What is expected: From the entries below, copy exactly the lines from the one that contains "obj.matrix_world = Matrix.Identity(4)" through the one that contains "# Plain mathematics", both included, and only those.

Material for the task:
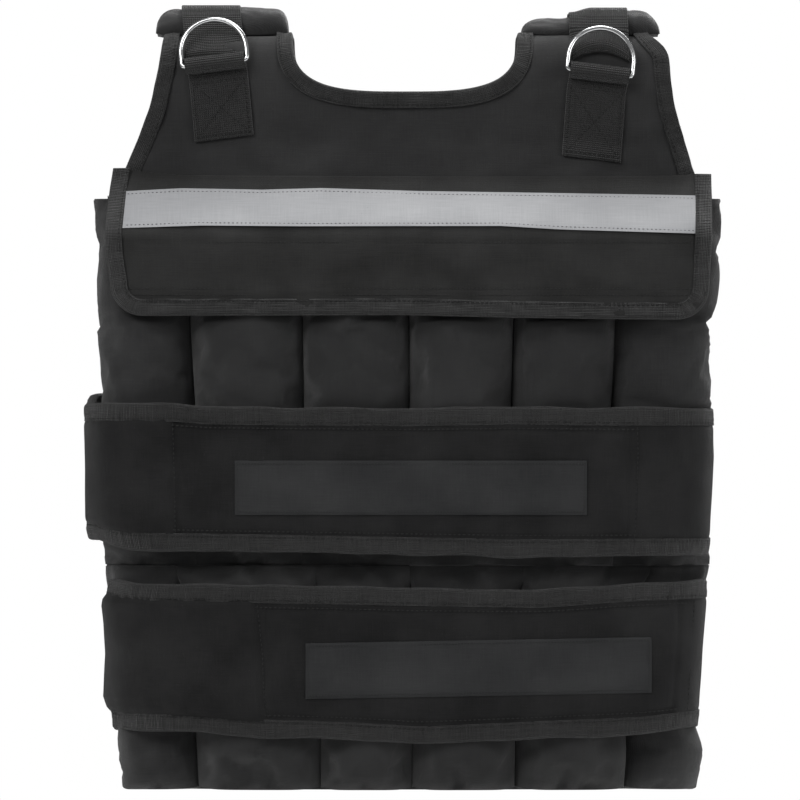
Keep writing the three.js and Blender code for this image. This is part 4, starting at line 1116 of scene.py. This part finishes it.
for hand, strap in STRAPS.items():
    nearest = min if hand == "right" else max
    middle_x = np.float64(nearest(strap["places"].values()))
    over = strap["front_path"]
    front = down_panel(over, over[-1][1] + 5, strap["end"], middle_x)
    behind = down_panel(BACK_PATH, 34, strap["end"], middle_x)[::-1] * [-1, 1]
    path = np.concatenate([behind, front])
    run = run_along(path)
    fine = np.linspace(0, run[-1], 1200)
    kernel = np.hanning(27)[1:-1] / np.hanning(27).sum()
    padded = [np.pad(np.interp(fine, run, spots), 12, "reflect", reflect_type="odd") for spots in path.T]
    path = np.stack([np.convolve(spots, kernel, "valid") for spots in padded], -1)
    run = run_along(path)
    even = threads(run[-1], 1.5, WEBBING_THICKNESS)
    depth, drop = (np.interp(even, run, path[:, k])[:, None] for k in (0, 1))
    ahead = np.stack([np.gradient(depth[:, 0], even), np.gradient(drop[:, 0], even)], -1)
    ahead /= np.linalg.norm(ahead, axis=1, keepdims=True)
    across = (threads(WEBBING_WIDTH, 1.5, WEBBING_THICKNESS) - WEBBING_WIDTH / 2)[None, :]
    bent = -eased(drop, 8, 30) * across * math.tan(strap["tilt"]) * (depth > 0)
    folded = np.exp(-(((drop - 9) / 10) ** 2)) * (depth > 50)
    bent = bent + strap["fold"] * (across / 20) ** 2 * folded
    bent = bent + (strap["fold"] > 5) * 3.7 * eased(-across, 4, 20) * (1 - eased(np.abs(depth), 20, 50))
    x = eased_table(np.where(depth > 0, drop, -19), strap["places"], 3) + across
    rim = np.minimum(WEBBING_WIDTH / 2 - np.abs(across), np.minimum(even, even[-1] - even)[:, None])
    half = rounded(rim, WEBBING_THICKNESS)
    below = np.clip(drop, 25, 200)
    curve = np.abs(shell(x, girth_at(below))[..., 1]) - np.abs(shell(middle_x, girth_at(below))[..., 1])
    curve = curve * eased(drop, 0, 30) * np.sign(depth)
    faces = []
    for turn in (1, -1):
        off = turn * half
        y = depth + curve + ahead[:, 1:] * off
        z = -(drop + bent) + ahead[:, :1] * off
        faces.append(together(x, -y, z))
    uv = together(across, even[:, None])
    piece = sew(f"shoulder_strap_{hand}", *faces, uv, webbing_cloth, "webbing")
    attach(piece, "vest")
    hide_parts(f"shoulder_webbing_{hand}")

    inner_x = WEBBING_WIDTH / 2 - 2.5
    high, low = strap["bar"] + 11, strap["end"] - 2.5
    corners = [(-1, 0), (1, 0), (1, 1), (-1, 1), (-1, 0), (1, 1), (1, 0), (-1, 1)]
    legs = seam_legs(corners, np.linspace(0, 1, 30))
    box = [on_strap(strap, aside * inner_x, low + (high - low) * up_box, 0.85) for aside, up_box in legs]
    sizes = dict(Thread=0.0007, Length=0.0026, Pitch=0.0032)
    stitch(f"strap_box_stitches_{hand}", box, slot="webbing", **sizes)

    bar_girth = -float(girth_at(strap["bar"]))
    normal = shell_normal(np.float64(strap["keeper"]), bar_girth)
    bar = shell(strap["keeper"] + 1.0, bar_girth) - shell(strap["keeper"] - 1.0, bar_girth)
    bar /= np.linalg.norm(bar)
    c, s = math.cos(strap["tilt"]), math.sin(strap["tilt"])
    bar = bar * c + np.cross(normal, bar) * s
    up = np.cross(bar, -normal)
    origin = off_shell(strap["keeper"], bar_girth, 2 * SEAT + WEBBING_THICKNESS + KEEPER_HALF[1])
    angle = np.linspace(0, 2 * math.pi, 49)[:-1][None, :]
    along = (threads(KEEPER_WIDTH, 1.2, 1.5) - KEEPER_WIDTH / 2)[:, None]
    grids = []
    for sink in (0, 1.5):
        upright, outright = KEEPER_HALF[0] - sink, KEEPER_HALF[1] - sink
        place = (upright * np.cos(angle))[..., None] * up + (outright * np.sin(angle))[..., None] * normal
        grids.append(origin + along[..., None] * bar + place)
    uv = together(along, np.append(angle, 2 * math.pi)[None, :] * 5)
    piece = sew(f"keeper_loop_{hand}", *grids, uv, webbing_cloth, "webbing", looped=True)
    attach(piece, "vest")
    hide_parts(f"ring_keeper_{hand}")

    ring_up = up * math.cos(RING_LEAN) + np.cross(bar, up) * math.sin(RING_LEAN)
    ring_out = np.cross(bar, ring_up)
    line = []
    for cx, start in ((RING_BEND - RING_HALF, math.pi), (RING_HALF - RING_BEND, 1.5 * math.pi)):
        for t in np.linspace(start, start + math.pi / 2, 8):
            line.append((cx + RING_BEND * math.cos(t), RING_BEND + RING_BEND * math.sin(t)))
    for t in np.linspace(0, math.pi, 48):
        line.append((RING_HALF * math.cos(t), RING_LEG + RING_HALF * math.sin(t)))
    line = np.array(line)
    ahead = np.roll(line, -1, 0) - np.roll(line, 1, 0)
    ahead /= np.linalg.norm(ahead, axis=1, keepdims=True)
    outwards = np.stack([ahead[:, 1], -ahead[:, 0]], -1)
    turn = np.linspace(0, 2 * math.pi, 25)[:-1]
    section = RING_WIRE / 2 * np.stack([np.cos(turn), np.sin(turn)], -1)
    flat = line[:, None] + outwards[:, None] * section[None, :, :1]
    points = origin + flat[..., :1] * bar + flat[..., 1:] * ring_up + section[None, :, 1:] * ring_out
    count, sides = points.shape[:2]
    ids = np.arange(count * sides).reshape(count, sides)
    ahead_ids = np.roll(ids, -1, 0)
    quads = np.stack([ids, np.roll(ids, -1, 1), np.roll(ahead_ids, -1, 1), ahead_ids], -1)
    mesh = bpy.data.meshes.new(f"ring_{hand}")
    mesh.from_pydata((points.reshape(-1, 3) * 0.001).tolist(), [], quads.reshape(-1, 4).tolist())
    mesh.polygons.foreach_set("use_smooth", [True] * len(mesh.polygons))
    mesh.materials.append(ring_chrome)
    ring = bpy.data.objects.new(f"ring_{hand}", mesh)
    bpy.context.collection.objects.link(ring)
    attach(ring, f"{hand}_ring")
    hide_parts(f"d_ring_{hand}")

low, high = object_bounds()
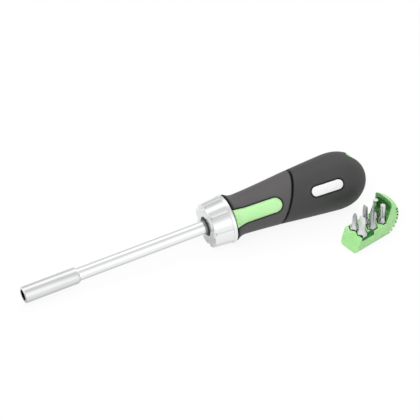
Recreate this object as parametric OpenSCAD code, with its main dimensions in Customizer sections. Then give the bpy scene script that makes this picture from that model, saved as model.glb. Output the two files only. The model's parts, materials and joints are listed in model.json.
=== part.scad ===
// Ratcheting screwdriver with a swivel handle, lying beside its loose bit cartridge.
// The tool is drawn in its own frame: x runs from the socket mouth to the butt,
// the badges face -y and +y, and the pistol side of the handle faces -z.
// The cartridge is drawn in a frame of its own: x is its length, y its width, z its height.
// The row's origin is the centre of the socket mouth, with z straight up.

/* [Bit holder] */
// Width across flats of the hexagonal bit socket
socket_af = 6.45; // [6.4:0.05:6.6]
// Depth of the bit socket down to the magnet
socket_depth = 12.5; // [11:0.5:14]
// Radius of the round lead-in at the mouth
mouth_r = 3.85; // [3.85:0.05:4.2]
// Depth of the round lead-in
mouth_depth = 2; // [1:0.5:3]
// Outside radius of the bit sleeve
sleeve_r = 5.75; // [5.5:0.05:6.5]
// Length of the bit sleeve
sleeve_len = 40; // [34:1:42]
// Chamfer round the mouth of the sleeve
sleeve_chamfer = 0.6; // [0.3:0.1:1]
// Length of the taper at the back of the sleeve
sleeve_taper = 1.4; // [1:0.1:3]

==

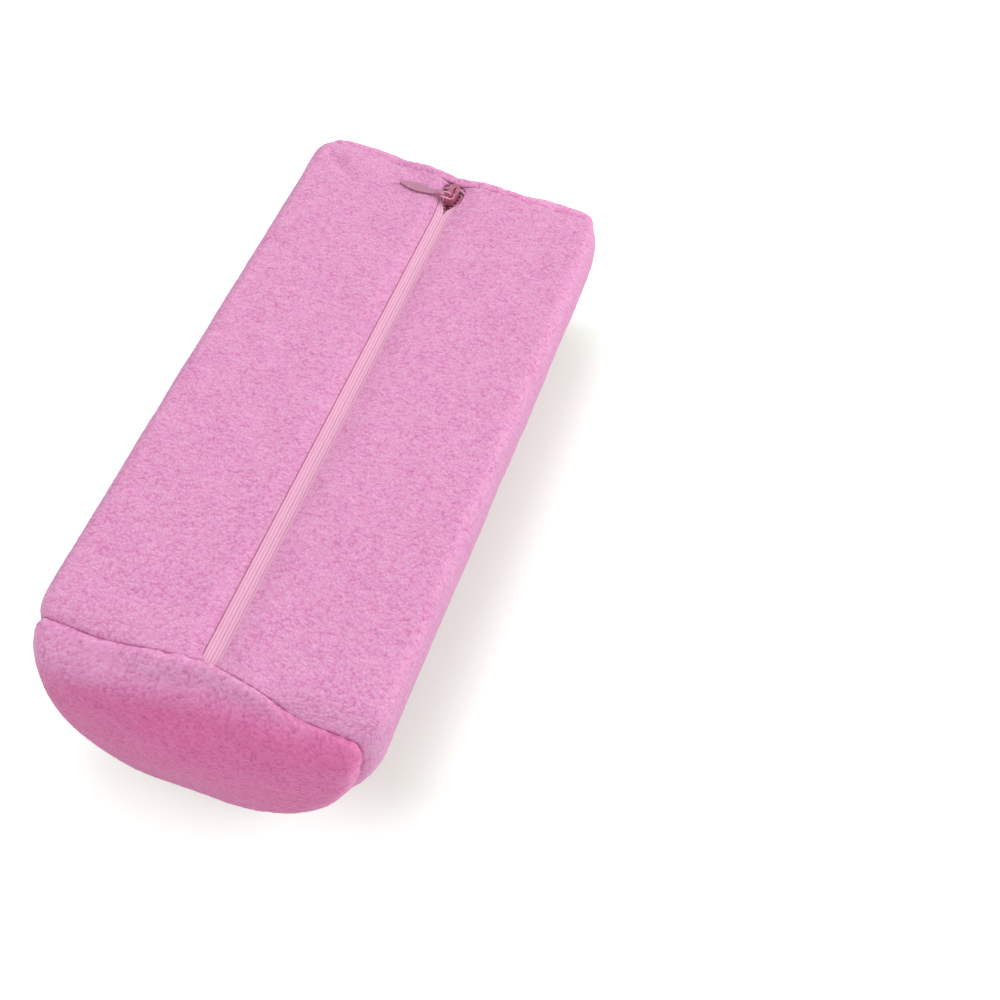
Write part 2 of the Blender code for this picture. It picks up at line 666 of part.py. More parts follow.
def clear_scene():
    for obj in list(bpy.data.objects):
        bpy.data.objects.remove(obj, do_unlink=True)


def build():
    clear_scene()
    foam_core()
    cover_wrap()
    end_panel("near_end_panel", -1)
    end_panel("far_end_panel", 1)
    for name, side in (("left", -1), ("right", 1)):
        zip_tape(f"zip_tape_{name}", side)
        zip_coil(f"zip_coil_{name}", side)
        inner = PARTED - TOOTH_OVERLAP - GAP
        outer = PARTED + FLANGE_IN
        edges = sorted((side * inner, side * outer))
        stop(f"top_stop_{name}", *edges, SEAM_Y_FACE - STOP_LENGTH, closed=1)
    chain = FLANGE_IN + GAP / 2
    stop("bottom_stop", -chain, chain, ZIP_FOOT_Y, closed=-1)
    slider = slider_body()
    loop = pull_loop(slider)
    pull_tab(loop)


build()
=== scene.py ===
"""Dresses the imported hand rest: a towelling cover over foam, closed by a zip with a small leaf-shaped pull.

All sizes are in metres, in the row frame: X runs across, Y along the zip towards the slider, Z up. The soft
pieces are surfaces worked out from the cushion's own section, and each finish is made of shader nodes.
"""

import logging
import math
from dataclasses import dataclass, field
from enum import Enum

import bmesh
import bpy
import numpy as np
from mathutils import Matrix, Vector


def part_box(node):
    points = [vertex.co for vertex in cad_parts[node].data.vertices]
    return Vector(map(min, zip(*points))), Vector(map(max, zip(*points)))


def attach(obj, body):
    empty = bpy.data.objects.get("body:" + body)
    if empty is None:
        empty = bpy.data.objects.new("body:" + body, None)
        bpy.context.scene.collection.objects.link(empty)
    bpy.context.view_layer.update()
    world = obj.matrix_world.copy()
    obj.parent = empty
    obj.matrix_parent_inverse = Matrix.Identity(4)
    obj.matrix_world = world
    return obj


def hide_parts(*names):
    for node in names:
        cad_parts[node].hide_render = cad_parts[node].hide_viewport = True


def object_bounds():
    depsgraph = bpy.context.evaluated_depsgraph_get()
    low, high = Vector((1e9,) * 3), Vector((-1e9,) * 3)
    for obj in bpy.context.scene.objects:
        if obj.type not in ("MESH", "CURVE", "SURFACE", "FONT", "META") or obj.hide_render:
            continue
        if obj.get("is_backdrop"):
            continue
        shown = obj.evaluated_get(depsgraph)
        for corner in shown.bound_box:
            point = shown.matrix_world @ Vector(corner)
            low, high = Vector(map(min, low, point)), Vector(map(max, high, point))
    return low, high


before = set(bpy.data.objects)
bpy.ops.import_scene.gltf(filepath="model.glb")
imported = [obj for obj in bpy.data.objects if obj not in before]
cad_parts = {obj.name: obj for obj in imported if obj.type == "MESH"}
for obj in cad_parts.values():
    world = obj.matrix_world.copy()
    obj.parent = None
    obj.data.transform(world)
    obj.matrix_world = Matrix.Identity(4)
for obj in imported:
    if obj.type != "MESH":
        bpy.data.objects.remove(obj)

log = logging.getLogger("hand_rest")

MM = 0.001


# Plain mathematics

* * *

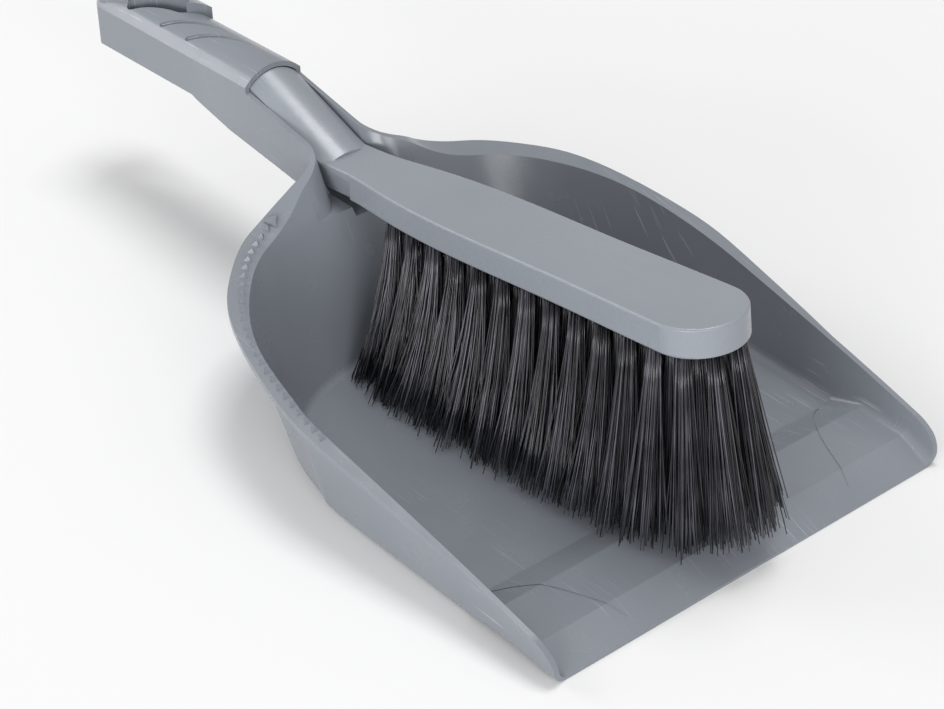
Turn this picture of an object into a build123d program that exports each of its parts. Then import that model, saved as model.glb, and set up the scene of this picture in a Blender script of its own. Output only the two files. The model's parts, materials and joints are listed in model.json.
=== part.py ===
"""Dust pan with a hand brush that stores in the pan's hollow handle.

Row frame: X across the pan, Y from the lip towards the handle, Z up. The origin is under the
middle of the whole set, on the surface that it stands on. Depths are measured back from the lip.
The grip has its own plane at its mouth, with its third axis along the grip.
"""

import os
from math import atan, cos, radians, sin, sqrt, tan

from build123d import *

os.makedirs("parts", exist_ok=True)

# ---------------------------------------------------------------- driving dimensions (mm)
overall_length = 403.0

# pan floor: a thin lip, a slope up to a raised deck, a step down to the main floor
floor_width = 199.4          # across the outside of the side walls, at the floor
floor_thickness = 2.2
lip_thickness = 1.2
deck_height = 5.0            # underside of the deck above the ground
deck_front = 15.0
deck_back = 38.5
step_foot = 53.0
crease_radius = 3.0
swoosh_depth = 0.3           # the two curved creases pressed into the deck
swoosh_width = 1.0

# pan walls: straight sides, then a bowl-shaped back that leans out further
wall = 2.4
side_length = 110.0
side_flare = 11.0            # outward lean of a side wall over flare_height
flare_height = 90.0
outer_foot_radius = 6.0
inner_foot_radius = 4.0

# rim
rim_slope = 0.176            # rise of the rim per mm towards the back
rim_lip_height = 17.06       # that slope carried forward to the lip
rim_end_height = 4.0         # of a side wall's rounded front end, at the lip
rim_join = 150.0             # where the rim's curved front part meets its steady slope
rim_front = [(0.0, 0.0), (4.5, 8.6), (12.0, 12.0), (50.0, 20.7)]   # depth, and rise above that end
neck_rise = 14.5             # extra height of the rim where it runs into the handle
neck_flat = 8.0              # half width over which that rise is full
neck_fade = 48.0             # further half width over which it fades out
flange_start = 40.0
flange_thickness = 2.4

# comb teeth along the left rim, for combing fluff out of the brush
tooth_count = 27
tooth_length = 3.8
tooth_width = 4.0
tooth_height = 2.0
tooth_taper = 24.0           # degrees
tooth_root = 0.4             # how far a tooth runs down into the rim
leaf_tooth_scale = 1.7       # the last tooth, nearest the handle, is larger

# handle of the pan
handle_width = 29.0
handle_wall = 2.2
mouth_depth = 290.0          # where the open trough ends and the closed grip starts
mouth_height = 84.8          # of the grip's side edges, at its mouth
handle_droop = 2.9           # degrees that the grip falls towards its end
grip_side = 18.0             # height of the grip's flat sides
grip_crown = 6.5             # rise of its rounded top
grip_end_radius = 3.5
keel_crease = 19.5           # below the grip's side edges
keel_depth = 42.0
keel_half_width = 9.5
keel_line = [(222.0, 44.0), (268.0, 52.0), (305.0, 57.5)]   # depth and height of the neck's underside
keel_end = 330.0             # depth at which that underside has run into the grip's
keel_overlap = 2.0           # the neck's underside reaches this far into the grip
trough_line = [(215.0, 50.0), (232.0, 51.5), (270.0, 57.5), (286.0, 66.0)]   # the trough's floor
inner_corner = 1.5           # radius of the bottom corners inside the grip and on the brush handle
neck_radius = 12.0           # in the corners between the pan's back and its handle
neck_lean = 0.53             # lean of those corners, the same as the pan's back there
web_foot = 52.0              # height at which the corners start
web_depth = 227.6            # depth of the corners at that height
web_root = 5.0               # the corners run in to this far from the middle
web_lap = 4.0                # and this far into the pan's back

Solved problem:
    obj.matrix_world = Matrix.Identity(4)
for obj in imported:
    if obj.type != "MESH":
        bpy.data.objects.remove(obj)

log = logging.getLogger("hand_rest")

MM = 0.001


# Plain mathematics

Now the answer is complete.